=== Requirements ===
Your task is to give the data again, exactly, with every line intact.

=== Data shown ===
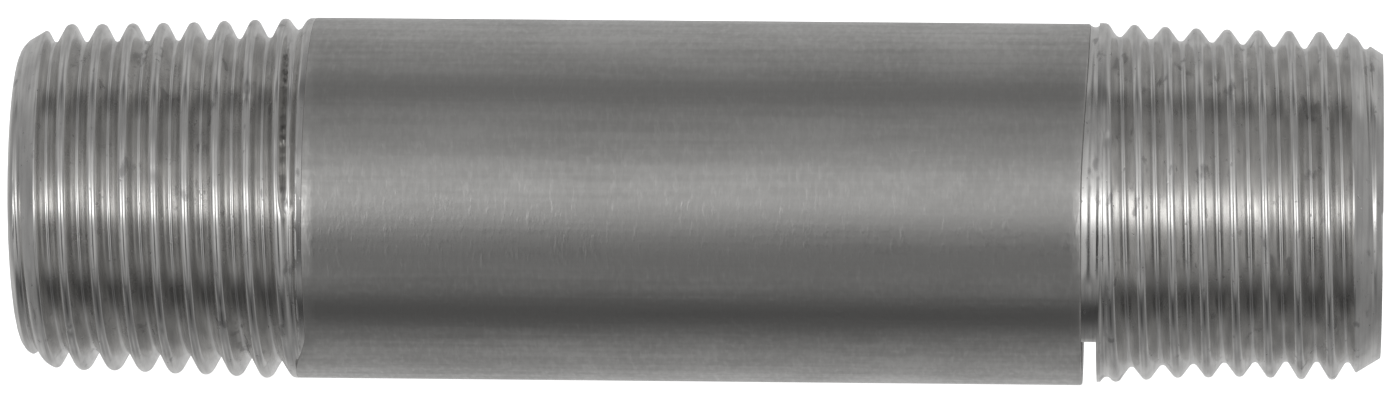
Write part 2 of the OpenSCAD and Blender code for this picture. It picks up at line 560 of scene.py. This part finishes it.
# the room that the steel mirrors. The lists give how bright it is at each angle round the
# nipple's axis, in degrees up from the viewer's side; "ahead" is what the plain pipe sees,
# "aside" is what the slopes of the thread see to the left and right of that, and "ends" is
# how bright it is beyond the pipe's two ends
room = {
    "ahead": [
        (-180, 0.72), (-150, 0.61), (-125, 0.41), (-105, 0.39), (-88, 0.16), (-80, 0.05),
        (-68, 0.03), (-60, 0.22), (-50, 0.30), (-35, 0.03), (-20, 0.0), (-7, 0.14), (7, 0.42),
        (20, 0.57), (35, 0.27), (50, 0.33), (62, 0.28), (70, 0.12), (80, 0.12), (92, 0.30),
        (110, 0.34), (130, 0.53), (155, 0.46), (180, 0.72),
    ],
    "aside": [
        (-180, 0.55), (-150, 0.56), (-125, 0.30), (-105, 0.27), (-85, 0.17), (-65, 0.09),
        (-50, 0.36), (-35, 0.50), (-20, 0.55), (-7, 1.38), (7, 1.18), (20, 0.62), (35, 0.56),
        (50, 0.32), (65, 0.36), (80, 0.17), (95, 0.53), (110, 0.49), (130, 0.40), (155, 0.50),
        (180, 0.55),
    ],
    "ends": 0.34,
    "asideFrom": (0.04, 0.30),  # sideways part of a direction over which "aside" fades in
    "endsFrom": (0.66, 0.88),   # and over which "ends" does
    "brightest": 2.5,           # what white stands for in the two ramps
}


def buildRoom(look):
    world = bpy.data.worlds.new("studioRoom")
    bpy.context.scene.world = world
    world.use_nodes = True
    tree = world.node_tree
    heading = addNode(tree, "ShaderNodeTexCoord").outputs["Generated"]
    split = addNode(tree, "ShaderNodeSeparateXYZ", {"Vector": heading})
    towards = addNode(tree, "ShaderNodeMath", {0: split.outputs["Y"], 1: -1.0}, operation="MULTIPLY")
    angle = addNode(tree, "ShaderNodeMath", {
        0: split.outputs["Z"], 1: towards.outputs["Value"],
    }, operation="ARCTAN2")
    place = addNode(tree, "ShaderNodeMapRange", {
        "Value": angle.outputs["Value"], "From Min": -math.pi, "From Max": math.pi,
    })
    sideways = addNode(tree, "ShaderNodeMath", {0: split.outputs["X"]}, operation="ABSOLUTE")
    colours = []
    for name in ("ahead", "aside"):
        ramp = addNode(tree, "ShaderNodeValToRGB", {"Fac": place.outputs["Result"]})
        stops = ramp.color_ramp.elements
        stops.remove(stops[1])
        for number, (degrees, bright) in enumerate(look[name]):
            stop = stops[0] if number == 0 else stops.new((degrees + 180) / 360)
            stop.color = (bright / look["brightest"],) * 3 + (1,)
        colours.append(ramp.outputs["Color"])
    colours.append((look["ends"] / look["brightest"],) * 3 + (1,))
    mixed = colours[0]
    for colour, reach in zip(colours[1:], (look["asideFrom"], look["endsFrom"])):
        share = addNode(tree, "ShaderNodeMapRange", {
            "Value": sideways.outputs["Value"], "From Min": reach[0], "From Max": reach[1],
        }, interpolation_type="SMOOTHSTEP")
        mixed = addNode(tree, "ShaderNodeMix", {
            0: share.outputs["Result"], 6: mixed, 7: colour,
        }, data_type="RGBA").outputs[2]
    background = tree.nodes["Background"]
    background.inputs["Strength"].default_value = look["brightest"]
    tree.links.new(mixed, background.inputs["Color"])


buildRoom(room)

# two soft boxes either side of the camera: where each stands and its size in metres, and
# how bright it is
softBoxes = {
    "leftBox": {"place": (-0.45, -0.85, -0.03), "size": (0.40, 0.22), "radiance": 1.2},
    "rightBox": {"place": (0.45, -0.85, -0.03), "size": (0.40, 0.22), "radiance": 1.2},
}


def addSoftBox(name, look):
    lamp = bpy.data.lights.new(name, "AREA")
    lamp.shape = "RECTANGLE"
    lamp.size, lamp.size_y = look["size"]
    lamp.energy = look["radiance"] * math.pi * look["size"][0] * look["size"][1]
    box = bpy.data.objects.new(name, lamp)
    bpy.context.scene.collection.objects.link(box)
    box.location = look["place"]
    box.rotation_euler = (-Vector(look["place"])).to_track_quat("-Z", "Y").to_euler()
    box.visible_camera = False


for boxName, boxLook in softBoxes.items():
    addSoftBox(boxName, boxLook)

# a long lens a little to the right of the middle, turned a touch
camera = {
    "azimuth": 2.8,               # degrees, as are the elevation and the roll
    "elevation": 2.0,
    "distance": 0.650,            # metres
    "aim": (-0.275, 0.0, 0.06),   # mm
    "lens": 284.9,
    "roll": 0.41,
    "clip": (0.01, 50.0),         # metres
}
azimuth, elevation = math.radians(camera["azimuth"]), math.radians(camera["elevation"])
back = Vector((
    math.sin(azimuth) * math.cos(elevation),
    -math.cos(azimuth) * math.cos(elevation),
    math.sin(elevation),
))
aim = Vector(camera["aim"]) * mm
lens = bpy.data.cameras.new("camera")
lens.lens = camera["lens"]
lens.clip_start, lens.clip_end = camera["clip"]
viewer = bpy.data.objects.new("camera", lens)
bpy.context.scene.collection.objects.link(viewer)
facing = (-back).to_track_quat("-Z", "Y").to_matrix().to_4x4()
rolled = Matrix.Rotation(math.radians(camera["roll"]), 4, "Z")
viewer.matrix_world = Matrix.Translation(aim + back * camera["distance"]) @ facing @ rolled
bpy.context.scene.camera = viewer
bpy.context.scene.view_settings.view_transform = "Standard"
print("studio set")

=== Output ===
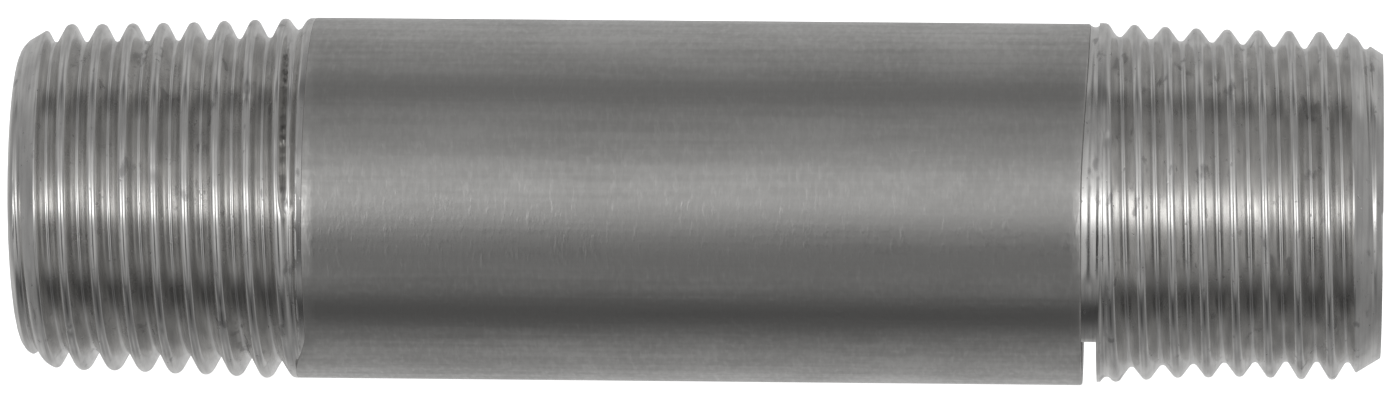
Write part 2 of the OpenSCAD and Blender code for this picture. It picks up at line 560 of scene.py. This part finishes it.
# the room that the steel mirrors. The lists give how bright it is at each angle round the
# nipple's axis, in degrees up from the viewer's side; "ahead" is what the plain pipe sees,
# "aside" is what the slopes of the thread see to the left and right of that, and "ends" is
# how bright it is beyond the pipe's two ends
room = {
    "ahead": [
        (-180, 0.72), (-150, 0.61), (-125, 0.41), (-105, 0.39), (-88, 0.16), (-80, 0.05),
        (-68, 0.03), (-60, 0.22), (-50, 0.30), (-35, 0.03), (-20, 0.0), (-7, 0.14), (7, 0.42),
        (20, 0.57), (35, 0.27), (50, 0.33), (62, 0.28), (70, 0.12), (80, 0.12), (92, 0.30),
        (110, 0.34), (130, 0.53), (155, 0.46), (180, 0.72),
    ],
    "aside": [
        (-180, 0.55), (-150, 0.56), (-125, 0.30), (-105, 0.27), (-85, 0.17), (-65, 0.09),
        (-50, 0.36), (-35, 0.50), (-20, 0.55), (-7, 1.38), (7, 1.18), (20, 0.62), (35, 0.56),
        (50, 0.32), (65, 0.36), (80, 0.17), (95, 0.53), (110, 0.49), (130, 0.40), (155, 0.50),
        (180, 0.55),
    ],
    "ends": 0.34,
    "asideFrom": (0.04, 0.30),  # sideways part of a direction over which "aside" fades in
    "endsFrom": (0.66, 0.88),   # and over which "ends" does
    "brightest": 2.5,           # what white stands for in the two ramps
}


def buildRoom(look):
    world = bpy.data.worlds.new("studioRoom")
    bpy.context.scene.world = world
    world.use_nodes = True
    tree = world.node_tree
    heading = addNode(tree, "ShaderNodeTexCoord").outputs["Generated"]
    split = addNode(tree, "ShaderNodeSeparateXYZ", {"Vector": heading})
    towards = addNode(tree, "ShaderNodeMath", {0: split.outputs["Y"], 1: -1.0}, operation="MULTIPLY")
    angle = addNode(tree, "ShaderNodeMath", {
        0: split.outputs["Z"], 1: towards.outputs["Value"],
    }, operation="ARCTAN2")
    place = addNode(tree, "ShaderNodeMapRange", {
        "Value": angle.outputs["Value"], "From Min": -math.pi, "From Max": math.pi,
    })
    sideways = addNode(tree, "ShaderNodeMath", {0: split.outputs["X"]}, operation="ABSOLUTE")
    colours = []
    for name in ("ahead", "aside"):
        ramp = addNode(tree, "ShaderNodeValToRGB", {"Fac": place.outputs["Result"]})
        stops = ramp.color_ramp.elements
        stops.remove(stops[1])
        for number, (degrees, bright) in enumerate(look[name]):
            stop = stops[0] if number == 0 else stops.new((degrees + 180) / 360)
            stop.color = (bright / look["brightest"],) * 3 + (1,)
        colours.append(ramp.outputs["Color"])
    colours.append((look["ends"] / look["brightest"],) * 3 + (1,))
    mixed = colours[0]
    for colour, reach in zip(colours[1:], (look["asideFrom"], look["endsFrom"])):
        share = addNode(tree, "ShaderNodeMapRange", {
            "Value": sideways.outputs["Value"], "From Min": reach[0], "From Max": reach[1],
        }, interpolation_type="SMOOTHSTEP")
        mixed = addNode(tree, "ShaderNodeMix", {
            0: share.outputs["Result"], 6: mixed, 7: colour,
        }, data_type="RGBA").outputs[2]
    background = tree.nodes["Background"]
    background.inputs["Strength"].default_value = look["brightest"]
    tree.links.new(mixed, background.inputs["Color"])


buildRoom(room)

# two soft boxes either side of the camera: where each stands and its size in metres, and
# how bright it is
softBoxes = {
    "leftBox": {"place": (-0.45, -0.85, -0.03), "size": (0.40, 0.22), "radiance": 1.2},
    "rightBox": {"place": (0.45, -0.85, -0.03), "size": (0.40, 0.22), "radiance": 1.2},
}


def addSoftBox(name, look):
    lamp = bpy.data.lights.new(name, "AREA")
    lamp.shape = "RECTANGLE"
    lamp.size, lamp.size_y = look["size"]
    lamp.energy = look["radiance"] * math.pi * look["size"][0] * look["size"][1]
    box = bpy.data.objects.new(name, lamp)
    bpy.context.scene.collection.objects.link(box)
    box.location = look["place"]
    box.rotation_euler = (-Vector(look["place"])).to_track_quat("-Z", "Y").to_euler()
    box.visible_camera = False


for boxName, boxLook in softBoxes.items():
    addSoftBox(boxName, boxLook)

# a long lens a little to the right of the middle, turned a touch
camera = {
    "azimuth": 2.8,               # degrees, as are the elevation and the roll
    "elevation": 2.0,
    "distance": 0.650,            # metres
    "aim": (-0.275, 0.0, 0.06),   # mm
    "lens": 284.9,
    "roll": 0.41,
    "clip": (0.01, 50.0),         # metres
}
azimuth, elevation = math.radians(camera["azimuth"]), math.radians(camera["elevation"])
back = Vector((
    math.sin(azimuth) * math.cos(elevation),
    -math.cos(azimuth) * math.cos(elevation),
    math.sin(elevation),
))
aim = Vector(camera["aim"]) * mm
lens = bpy.data.cameras.new("camera")
lens.lens = camera["lens"]
lens.clip_start, lens.clip_end = camera["clip"]
viewer = bpy.data.objects.new("camera", lens)
bpy.context.scene.collection.objects.link(viewer)
facing = (-back).to_track_quat("-Z", "Y").to_matrix().to_4x4()
rolled = Matrix.Rotation(math.radians(camera["roll"]), 4, "Z")
viewer.matrix_world = Matrix.Translation(aim + back * camera["distance"]) @ facing @ rolled
bpy.context.scene.camera = viewer
bpy.context.scene.view_settings.view_transform = "Standard"
print("studio set")